Esta forma de pensar hizo que Lenin entendiera el desarrollo de un partido revolucionario no como un aparato burocrático, sino como una organización con vasos comunicantes, engranajes, para confluir con el movimiento de masas. En las condiciones actuales de la situación argentina, podríamos traducir estas ideas como: lucha por la unidad de la clase trabajadora más allá de todas sus divisiones, Frente Único de las organizaciones de masas (con las correspondientes exigencias a las direcciones sindicales oficiales), coordinación y reagrupamientos de los sectores combativos, construcción de fracciones clasistas en los sindicatos, fracciones socialistas en el movimiento de mujeres y el estudiantil, y lucha por una cultura de izquierda que aborde los problemas nuevos que plantea la época como precondición y/o correlato para una izquierda política fuerte.
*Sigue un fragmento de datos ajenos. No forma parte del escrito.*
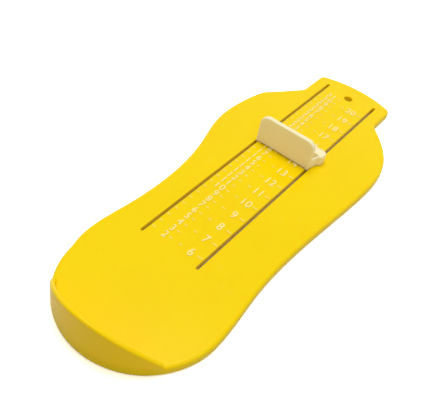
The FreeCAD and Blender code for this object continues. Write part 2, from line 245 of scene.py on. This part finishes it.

Algunas últimas consideraciones sobre este tema de la cultura de izquierda. Horacio González hace ya una década, luego de una elección legislativa en la que el FIT había tenido un buen resultado (dentro de los parámetros de una fuerza minoritaria), nos hizo un señalamiento, sugiriendo que el arraigo de la izquierda en nuestra sociedad nacional todavía era débil. Si bien el desarrollo del trabajo teórico, ideológico y político-cultural del PTS (y, en menor medida, el de otras fuerzas del espectro de la izquierda) intenta aportar a esta cuestión, es evidente que hay una desproporción entre el alcance de nuestra voz y el de la ideología procapitalista en sus múltiples variantes. La influencia ideológica y cultural –tal como la pensó Gramsci– es parte de las relaciones de fuerzas políticas. Junto con las batallas que estarán planteadas en lo inmediato, tenemos que pensar este problema en el mediano plazo, buscando fortalecer la lucha de ideas, así como el desarrollo de espacios de organización político-culturales para contraponer a las ideas del individualismo neoliberal ultrarreaccionario las de la fraternidad, el compañerismo y la solidaridad humana, que están en la base del comunismo como proyecto de sociedad.